Type I: y varies as a function of x; x is bounded by 2 constants -> y(x) < y < y(x)2
Type II: x varies as a function of y; y is bounded by 2 constants -> x(y) < x < x(y)2

4. Feb 1, 2015

Bump

5. Feb 1, 2015

### LCKurtz

I would agree that both areas are both type 1 and type 2. In the right hand figure (D2) the lower boundary is not a function because of the vertical segment. But you can just leave the vertical segent out making a function of $x$ that has a finite jump. Still, area is continuous as a function of $c$ if I understand what you are saying.

6. Feb 2, 2015

### Nicolaus

Can you expand on the part about negating the vertical segment by making a function of x that has a finite jump?

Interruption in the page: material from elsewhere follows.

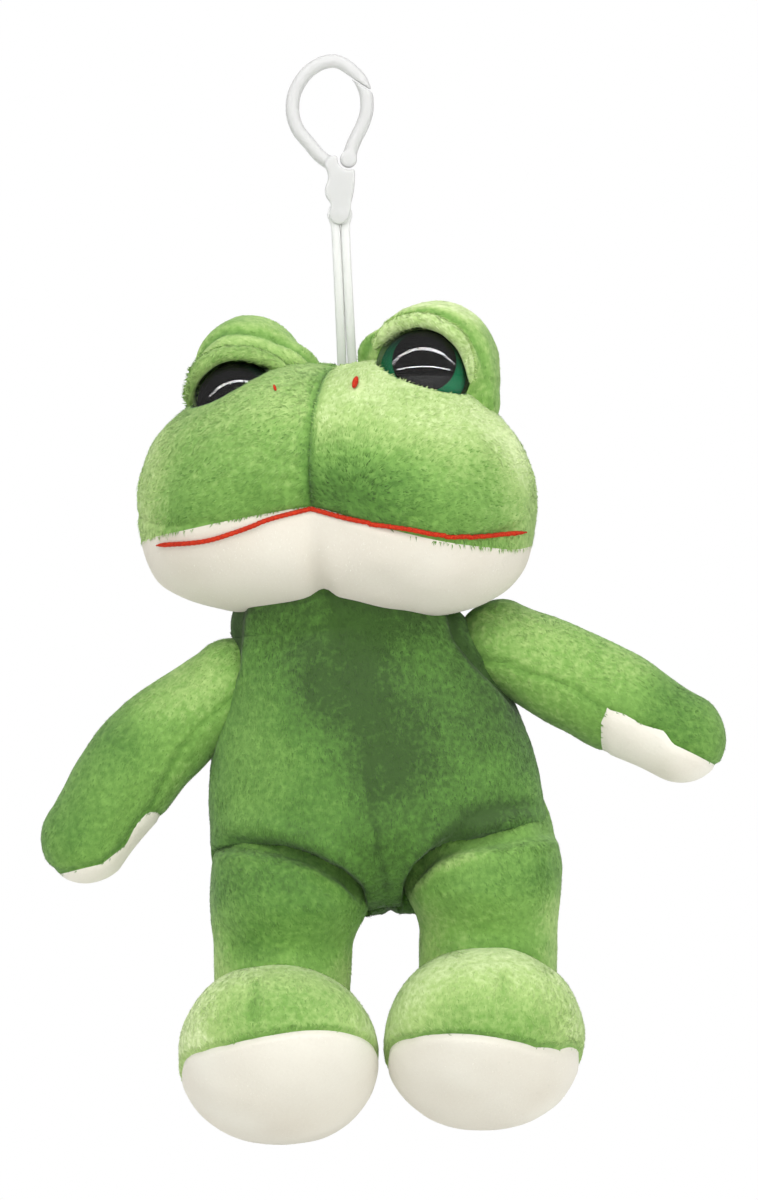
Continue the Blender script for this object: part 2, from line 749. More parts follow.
def tube_form(path, radii, sides):
    """A round tube along a path of points, closed at both ends."""
    path = np.asarray(path)
    along = unit(np.gradient(path, axis=0))
    across = np.zeros_like(path)
    first = np.cross(along[0], (0.0, 1.0, 0.0))
    for order, direction in enumerate(along):
        first = first - direction * (first @ direction)
        first = first / np.linalg.norm(first)
        across[order] = first
    other = np.cross(along, across)
    angle = 2.0 * np.pi * np.arange(sides) / sides
    ring = across[:, None] * np.cos(angle)[None, :, None] + other[:, None] * np.sin(angle)[None, :, None]
    corners = (path[:, None] + ring * np.asarray(radii)[:, None, None]).reshape(-1, 3)
    corners = np.concatenate((corners, path[:1], path[-1:]))
    faces = []
    for j in range(sides):
        after = (j + 1) % sides
        faces.append((len(corners) - 2, after, j))
        for i in range(len(path) - 1):
            low, high = i * sides, (i + 1) * sides
            faces.append((low + j, low + after, high + after, high + j))
        last = (len(path) - 1) * sides
        faces.append((len(corners) - 1, last + j, last + after))
    return Form(corners, faces)


def smooth_path(points, count, cyclic=False):
    """A path through the points, evenly spaced, by cardinal splines."""
    points = np.asarray(points, float)
    if cyclic:
        points = np.concatenate((points[-1:], points, points[:2]))
    else:
        points = np.concatenate((2 * points[:1] - points[1:2], points, 2 * points[-1:] - points[-2:-1]))
    out = []
    for a, b, c, d in zip(points, points[1:], points[2:], points[3:]):
        t = np.linspace(0.0, 1.0, 24, endpoint=False)[:, None]
        out.append(0.5 * (2 * b + (c - a) * t + (2 * a - 5 * b + 4 * c - d) * t ** 2
                          + (3 * b - a - 3 * c + d) * t ** 3))
    dense = np.concatenate(out + [points[-2:-1]])
    gone = np.concatenate(((0.0,), np.cumsum(np.linalg.norm(np.diff(dense, axis=0), axis=1))))
    at = np.linspace(0.0, gone[-1], count)
    return np.stack([np.interp(at, gone, dense[:, axis]) for axis in range(3)], 1)


# Shapes of the forms, close to those of the CAD source

def bowed_angle(angle, across):
    """The grid's angle moved so that its mouth line bows down to the cheeks. across is negative at left."""
    bow = np.where(across < 0, MOUTH_BOW_DEG - MOUTH_LIFT_LEFT_DEG, MOUTH_BOW_DEG)
    mouth = MOUTH_DEG - MOUTH_LOW_DEG - bow * np.abs(across)
    upper = mix(mouth, CROWN_DEG, (angle - MOUTH_DEG) / (CROWN_DEG - MOUTH_DEG))
    lower = mix(-CROWN_DEG, mouth, (angle + CROWN_DEG) / (MOUTH_DEG + CROWN_DEG))
    return np.where(np.abs(angle) > CROWN_DEG, angle, np.where(angle > MOUTH_DEG, upper, lower))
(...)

Does this still count as being both type I and II? If I integrate D2 (starting from the left), until I hit the line segment, then add another double integral that starts from that vertical line segment and continues to the right-most bound, will this still be considered both Type I and II (the fact that I partitioned the region into 2 segments of type I (or II) and added them)?

7. Feb 2, 2015

### LCKurtz

The fact that you have to break the regions into two parts to do the integration doesn't prevent it from being a type 1 or 2 region. You still have an upper and lower function. They are just two piece formulas.